» **Exercise details**:
Below are some records; return each one exactly.

» **Data rows**:

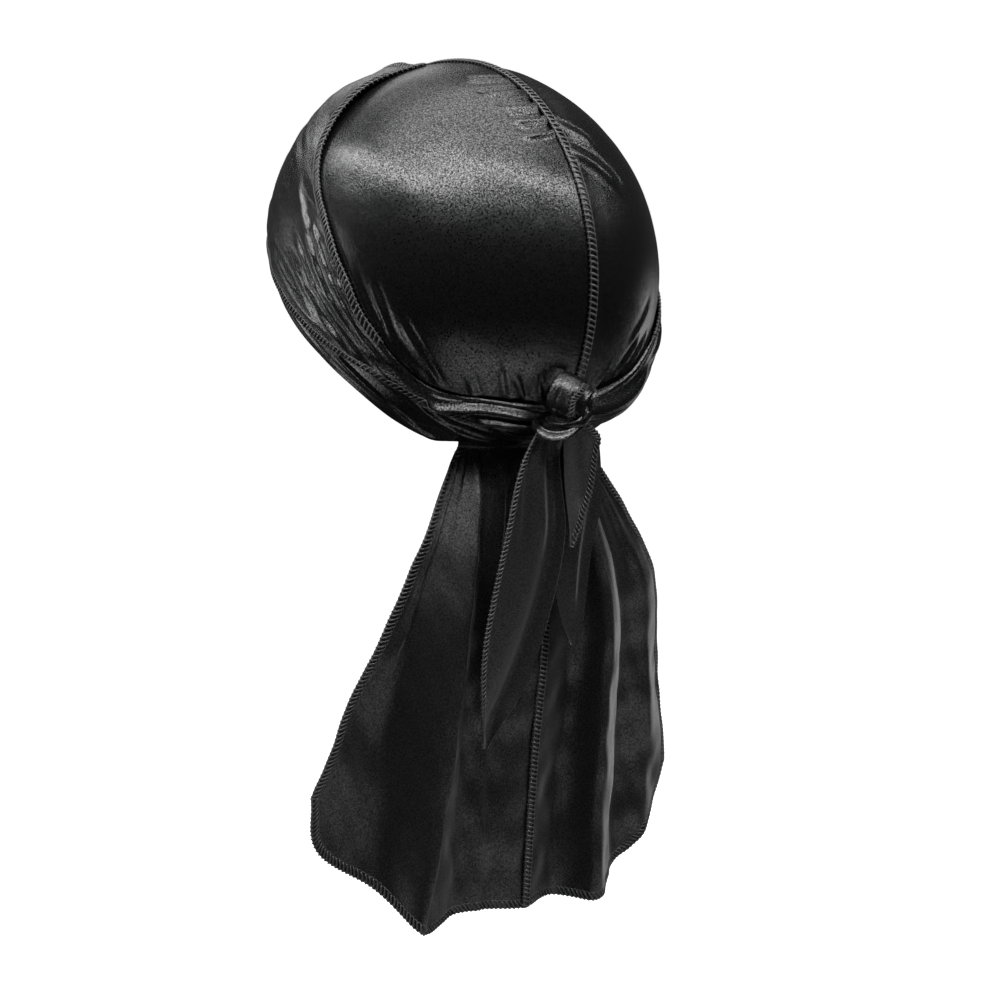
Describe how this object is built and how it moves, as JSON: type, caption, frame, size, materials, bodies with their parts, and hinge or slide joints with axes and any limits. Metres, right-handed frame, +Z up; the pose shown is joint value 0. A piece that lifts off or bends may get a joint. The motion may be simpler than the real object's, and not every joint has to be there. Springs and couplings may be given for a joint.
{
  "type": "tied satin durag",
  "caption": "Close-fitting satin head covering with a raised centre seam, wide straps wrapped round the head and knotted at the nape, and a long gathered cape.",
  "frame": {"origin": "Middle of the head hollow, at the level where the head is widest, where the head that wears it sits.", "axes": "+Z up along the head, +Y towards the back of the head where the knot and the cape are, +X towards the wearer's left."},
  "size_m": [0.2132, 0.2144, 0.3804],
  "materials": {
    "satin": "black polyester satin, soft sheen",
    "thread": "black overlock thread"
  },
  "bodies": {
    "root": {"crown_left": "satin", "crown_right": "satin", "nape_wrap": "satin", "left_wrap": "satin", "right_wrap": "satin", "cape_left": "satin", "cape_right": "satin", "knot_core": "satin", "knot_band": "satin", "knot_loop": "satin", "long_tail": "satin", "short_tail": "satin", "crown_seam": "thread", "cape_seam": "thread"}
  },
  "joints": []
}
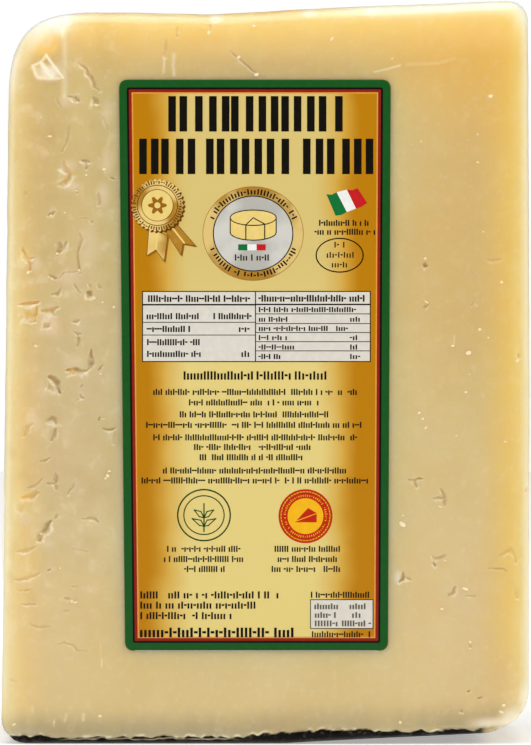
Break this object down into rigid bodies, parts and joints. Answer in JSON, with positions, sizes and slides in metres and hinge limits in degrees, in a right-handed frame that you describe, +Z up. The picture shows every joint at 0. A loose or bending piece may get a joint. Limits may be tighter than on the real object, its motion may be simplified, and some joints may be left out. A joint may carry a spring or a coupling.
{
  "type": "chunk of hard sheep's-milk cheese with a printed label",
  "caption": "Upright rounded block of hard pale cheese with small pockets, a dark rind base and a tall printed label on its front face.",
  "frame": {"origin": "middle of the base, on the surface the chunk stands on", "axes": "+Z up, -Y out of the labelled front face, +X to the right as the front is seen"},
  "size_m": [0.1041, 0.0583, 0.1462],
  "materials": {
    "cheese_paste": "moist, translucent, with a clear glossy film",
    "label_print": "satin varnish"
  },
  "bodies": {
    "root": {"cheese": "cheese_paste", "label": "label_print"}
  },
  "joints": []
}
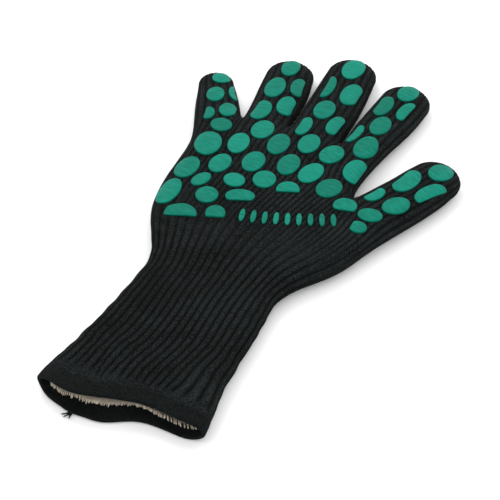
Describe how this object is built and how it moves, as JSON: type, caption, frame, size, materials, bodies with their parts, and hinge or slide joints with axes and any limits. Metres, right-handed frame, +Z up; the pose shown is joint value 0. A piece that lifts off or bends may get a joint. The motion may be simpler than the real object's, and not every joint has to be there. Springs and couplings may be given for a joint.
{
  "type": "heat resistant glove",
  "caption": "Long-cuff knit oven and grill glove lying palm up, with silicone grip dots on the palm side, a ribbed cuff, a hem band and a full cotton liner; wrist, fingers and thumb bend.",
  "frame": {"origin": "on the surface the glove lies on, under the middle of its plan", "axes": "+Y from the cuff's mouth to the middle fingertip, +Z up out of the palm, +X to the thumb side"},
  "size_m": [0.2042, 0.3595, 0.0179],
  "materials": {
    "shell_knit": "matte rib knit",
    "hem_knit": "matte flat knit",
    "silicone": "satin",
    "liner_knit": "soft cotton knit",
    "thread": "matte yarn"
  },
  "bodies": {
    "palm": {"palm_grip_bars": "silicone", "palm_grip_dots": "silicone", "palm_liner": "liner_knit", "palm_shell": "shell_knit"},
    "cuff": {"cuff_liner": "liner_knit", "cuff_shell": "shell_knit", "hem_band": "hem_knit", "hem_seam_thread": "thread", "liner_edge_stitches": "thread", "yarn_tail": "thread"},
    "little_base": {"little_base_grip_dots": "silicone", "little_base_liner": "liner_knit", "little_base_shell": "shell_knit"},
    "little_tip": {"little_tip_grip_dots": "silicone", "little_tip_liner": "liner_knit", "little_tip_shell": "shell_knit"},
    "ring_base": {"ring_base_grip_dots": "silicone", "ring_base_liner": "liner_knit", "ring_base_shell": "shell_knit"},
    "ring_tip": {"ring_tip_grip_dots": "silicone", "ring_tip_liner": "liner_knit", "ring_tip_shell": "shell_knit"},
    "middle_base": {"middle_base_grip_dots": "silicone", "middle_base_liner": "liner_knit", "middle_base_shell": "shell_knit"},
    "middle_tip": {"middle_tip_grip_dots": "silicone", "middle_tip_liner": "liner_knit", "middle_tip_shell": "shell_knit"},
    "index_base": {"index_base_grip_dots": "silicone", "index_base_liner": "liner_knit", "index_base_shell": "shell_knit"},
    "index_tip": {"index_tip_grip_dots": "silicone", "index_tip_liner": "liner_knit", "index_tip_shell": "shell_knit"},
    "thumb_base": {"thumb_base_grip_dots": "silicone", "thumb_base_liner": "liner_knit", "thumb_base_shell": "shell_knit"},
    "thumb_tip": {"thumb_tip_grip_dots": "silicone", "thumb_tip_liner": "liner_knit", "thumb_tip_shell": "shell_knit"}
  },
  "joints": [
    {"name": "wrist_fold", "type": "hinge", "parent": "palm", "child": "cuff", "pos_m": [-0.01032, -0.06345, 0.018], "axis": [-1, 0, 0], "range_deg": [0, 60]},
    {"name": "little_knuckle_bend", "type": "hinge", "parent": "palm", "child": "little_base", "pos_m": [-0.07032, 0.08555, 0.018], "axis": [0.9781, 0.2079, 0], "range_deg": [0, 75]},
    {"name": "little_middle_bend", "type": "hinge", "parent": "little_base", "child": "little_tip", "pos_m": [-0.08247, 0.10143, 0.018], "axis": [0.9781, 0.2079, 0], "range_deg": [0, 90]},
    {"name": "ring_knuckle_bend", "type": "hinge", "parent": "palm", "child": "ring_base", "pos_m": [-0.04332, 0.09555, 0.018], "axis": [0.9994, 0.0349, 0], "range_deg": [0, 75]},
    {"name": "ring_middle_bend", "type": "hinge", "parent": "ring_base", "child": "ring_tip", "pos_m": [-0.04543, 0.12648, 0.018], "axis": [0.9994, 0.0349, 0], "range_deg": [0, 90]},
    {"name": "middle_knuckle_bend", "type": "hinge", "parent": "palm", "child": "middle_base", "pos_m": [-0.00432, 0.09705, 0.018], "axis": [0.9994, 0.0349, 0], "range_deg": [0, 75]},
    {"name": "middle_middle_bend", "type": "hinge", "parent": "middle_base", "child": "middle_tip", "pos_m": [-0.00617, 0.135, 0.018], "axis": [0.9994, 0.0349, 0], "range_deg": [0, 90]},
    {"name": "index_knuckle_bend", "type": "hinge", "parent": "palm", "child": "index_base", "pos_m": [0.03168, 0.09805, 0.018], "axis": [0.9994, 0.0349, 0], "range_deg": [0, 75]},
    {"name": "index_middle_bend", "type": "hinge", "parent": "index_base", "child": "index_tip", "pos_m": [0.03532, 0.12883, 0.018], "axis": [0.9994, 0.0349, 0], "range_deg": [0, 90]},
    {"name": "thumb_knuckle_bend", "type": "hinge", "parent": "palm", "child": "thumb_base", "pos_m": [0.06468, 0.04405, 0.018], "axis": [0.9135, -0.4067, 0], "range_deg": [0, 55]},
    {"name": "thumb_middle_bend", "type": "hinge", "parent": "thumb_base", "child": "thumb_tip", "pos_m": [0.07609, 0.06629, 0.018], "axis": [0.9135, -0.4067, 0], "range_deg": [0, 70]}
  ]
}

» **Worked answer**:
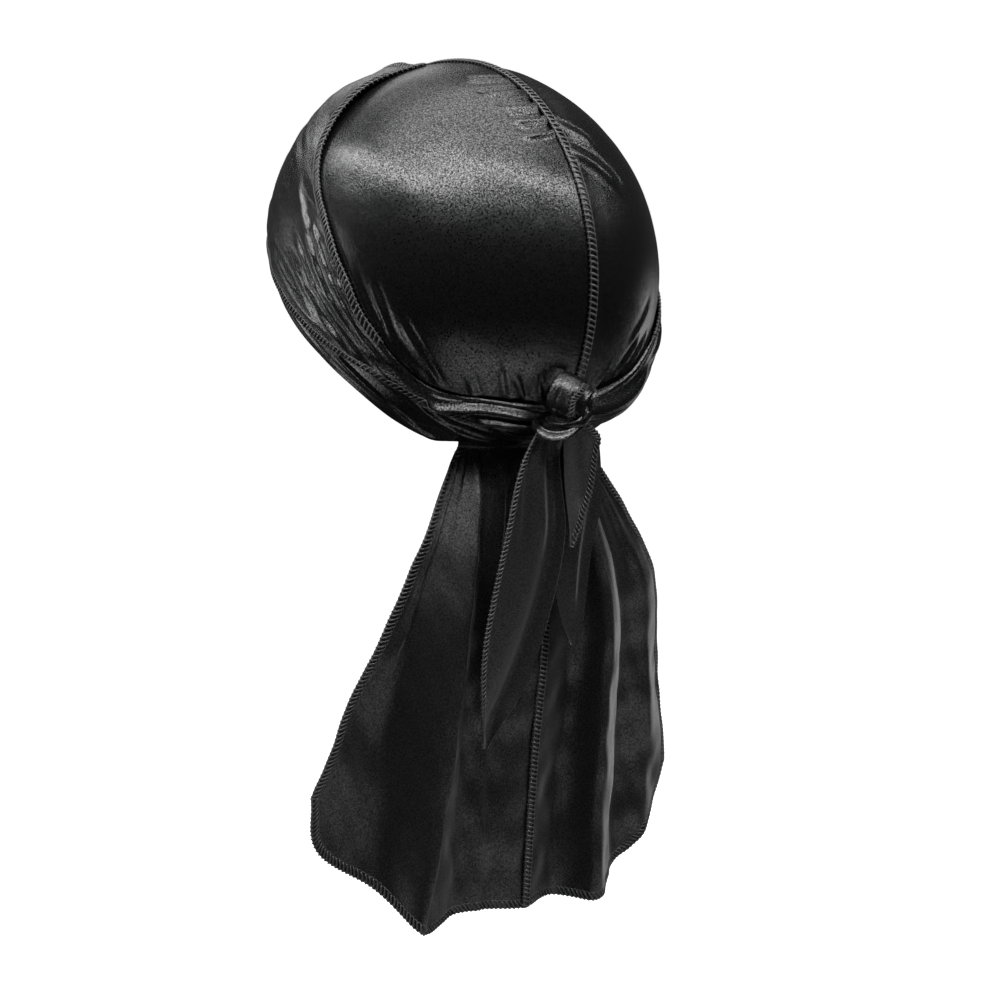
Describe how this object is built and how it moves, as JSON: type, caption, frame, size, materials, bodies with their parts, and hinge or slide joints with axes and any limits. Metres, right-handed frame, +Z up; the pose shown is joint value 0. A piece that lifts off or bends may get a joint. The motion may be simpler than the real object's, and not every joint has to be there. Springs and couplings may be given for a joint.
{
  "type": "tied satin durag",
  "caption": "Close-fitting satin head covering with a raised centre seam, wide straps wrapped round the head and knotted at the nape, and a long gathered cape.",
  "frame": {"origin": "Middle of the head hollow, at the level where the head is widest, where the head that wears it sits.", "axes": "+Z up along the head, +Y towards the back of the head where the knot and the cape are, +X towards the wearer's left."},
  "size_m": [0.2132, 0.2144, 0.3804],
  "materials": {
    "satin": "black polyester satin, soft sheen",
    "thread": "black overlock thread"
  },
  "bodies": {
    "root": {"crown_left": "satin", "crown_right": "satin", "nape_wrap": "satin", "left_wrap": "satin", "right_wrap": "satin", "cape_left": "satin", "cape_right": "satin", "knot_core": "satin", "knot_band": "satin", "knot_loop": "satin", "long_tail": "satin", "short_tail": "satin", "crown_seam": "thread", "cape_seam": "thread"}
  },
  "joints": []
}
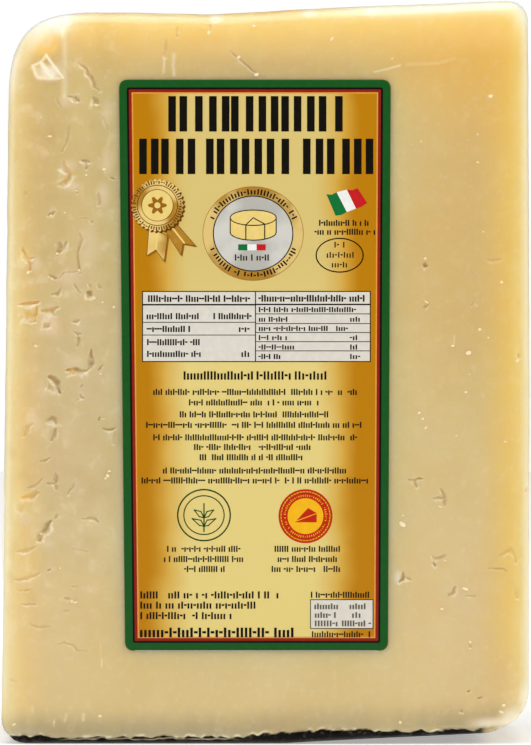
Break this object down into rigid bodies, parts and joints. Answer in JSON, with positions, sizes and slides in metres and hinge limits in degrees, in a right-handed frame that you describe, +Z up. The picture shows every joint at 0. A loose or bending piece may get a joint. Limits may be tighter than on the real object, its motion may be simplified, and some joints may be left out. A joint may carry a spring or a coupling.
{
  "type": "chunk of hard sheep's-milk cheese with a printed label",
  "caption": "Upright rounded block of hard pale cheese with small pockets, a dark rind base and a tall printed label on its front face.",
  "frame": {"origin": "middle of the base, on the surface the chunk stands on", "axes": "+Z up, -Y out of the labelled front face, +X to the right as the front is seen"},
  "size_m": [0.1041, 0.0583, 0.1462],
  "materials": {
    "cheese_paste": "moist, translucent, with a clear glossy film",
    "label_print": "satin varnish"
  },
  "bodies": {
    "root": {"cheese": "cheese_paste", "label": "label_print"}
  },
  "joints": []
}
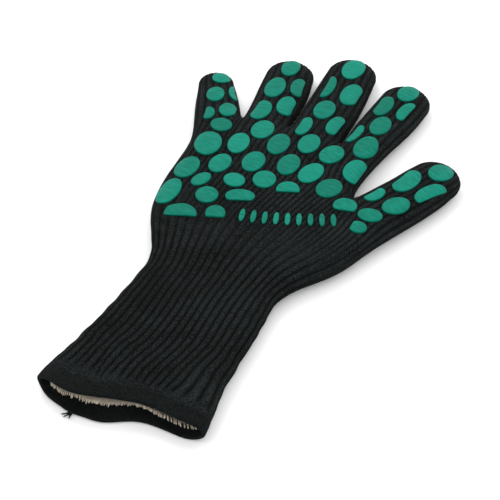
Describe how this object is built and how it moves, as JSON: type, caption, frame, size, materials, bodies with their parts, and hinge or slide joints with axes and any limits. Metres, right-handed frame, +Z up; the pose shown is joint value 0. A piece that lifts off or bends may get a joint. The motion may be simpler than the real object's, and not every joint has to be there. Springs and couplings may be given for a joint.
{
  "type": "heat resistant glove",
  "caption": "Long-cuff knit oven and grill glove lying palm up, with silicone grip dots on the palm side, a ribbed cuff, a hem band and a full cotton liner; wrist, fingers and thumb bend.",
  "frame": {"origin": "on the surface the glove lies on, under the middle of its plan", "axes": "+Y from the cuff's mouth to the middle fingertip, +Z up out of the palm, +X to the thumb side"},
  "size_m": [0.2042, 0.3595, 0.0179],
  "materials": {
    "shell_knit": "matte rib knit",
    "hem_knit": "matte flat knit",
    "silicone": "satin",
    "liner_knit": "soft cotton knit",
    "thread": "matte yarn"
  },
  "bodies": {
    "palm": {"palm_grip_bars": "silicone", "palm_grip_dots": "silicone", "palm_liner": "liner_knit", "palm_shell": "shell_knit"},
    "cuff": {"cuff_liner": "liner_knit", "cuff_shell": "shell_knit", "hem_band": "hem_knit", "hem_seam_thread": "thread", "liner_edge_stitches": "thread", "yarn_tail": "thread"},
    "little_base": {"little_base_grip_dots": "silicone", "little_base_liner": "liner_knit", "little_base_shell": "shell_knit"},
    "little_tip": {"little_tip_grip_dots": "silicone", "little_tip_liner": "liner_knit", "little_tip_shell": "shell_knit"},
    "ring_base": {"ring_base_grip_dots": "silicone", "ring_base_liner": "liner_knit", "ring_base_shell": "shell_knit"},
    "ring_tip": {"ring_tip_grip_dots": "silicone", "ring_tip_liner": "liner_knit", "ring_tip_shell": "shell_knit"},
    "middle_base": {"middle_base_grip_dots": "silicone", "middle_base_liner": "liner_knit", "middle_base_shell": "shell_knit"},
    "middle_tip": {"middle_tip_grip_dots": "silicone", "middle_tip_liner": "liner_knit", "middle_tip_shell": "shell_knit"},
    "index_base": {"index_base_grip_dots": "silicone", "index_base_liner": "liner_knit", "index_base_shell": "shell_knit"},
    "index_tip": {"index_tip_grip_dots": "silicone", "index_tip_liner": "liner_knit", "index_tip_shell": "shell_knit"},
    "thumb_base": {"thumb_base_grip_dots": "silicone", "thumb_base_liner": "liner_knit", "thumb_base_shell": "shell_knit"},
    "thumb_tip": {"thumb_tip_grip_dots": "silicone", "thumb_tip_liner": "liner_knit", "thumb_tip_shell": "shell_knit"}
  },
  "joints": [
    {"name": "wrist_fold", "type": "hinge", "parent": "palm", "child": "cuff", "pos_m": [-0.01032, -0.06345, 0.018], "axis": [-1, 0, 0], "range_deg": [0, 60]},
    {"name": "little_knuckle_bend", "type": "hinge", "parent": "palm", "child": "little_base", "pos_m": [-0.07032, 0.08555, 0.018], "axis": [0.9781, 0.2079, 0], "range_deg": [0, 75]},
    {"name": "little_middle_bend", "type": "hinge", "parent": "little_base", "child": "little_tip", "pos_m": [-0.08247, 0.10143, 0.018], "axis": [0.9781, 0.2079, 0], "range_deg": [0, 90]},
    {"name": "ring_knuckle_bend", "type": "hinge", "parent": "palm", "child": "ring_base", "pos_m": [-0.04332, 0.09555, 0.018], "axis": [0.9994, 0.0349, 0], "range_deg": [0, 75]},
    {"name": "ring_middle_bend", "type": "hinge", "parent": "ring_base", "child": "ring_tip", "pos_m": [-0.04543, 0.12648, 0.018], "axis": [0.9994, 0.0349, 0], "range_deg": [0, 90]},
    {"name": "middle_knuckle_bend", "type": "hinge", "parent": "palm", "child": "middle_base", "pos_m": [-0.00432, 0.09705, 0.018], "axis": [0.9994, 0.0349, 0], "range_deg": [0, 75]},
    {"name": "middle_middle_bend", "type": "hinge", "parent": "middle_base", "child": "middle_tip", "pos_m": [-0.00617, 0.135, 0.018], "axis": [0.9994, 0.0349, 0], "range_deg": [0, 90]},
    {"name": "index_knuckle_bend", "type": "hinge", "parent": "palm", "child": "index_base", "pos_m": [0.03168, 0.09805, 0.018], "axis": [0.9994, 0.0349, 0], "range_deg": [0, 75]},
    {"name": "index_middle_bend", "type": "hinge", "parent": "index_base", "child": "index_tip", "pos_m": [0.03532, 0.12883, 0.018], "axis": [0.9994, 0.0349, 0], "range_deg": [0, 90]},
    {"name": "thumb_knuckle_bend", "type": "hinge", "parent": "palm", "child": "thumb_base", "pos_m": [0.06468, 0.04405, 0.018], "axis": [0.9135, -0.4067, 0], "range_deg": [0, 55]},
    {"name": "thumb_middle_bend", "type": "hinge", "parent": "thumb_base", "child": "thumb_tip", "pos_m": [0.07609, 0.06629, 0.018], "axis": [0.9135, -0.4067, 0], "range_deg": [0, 70]}
  ]
}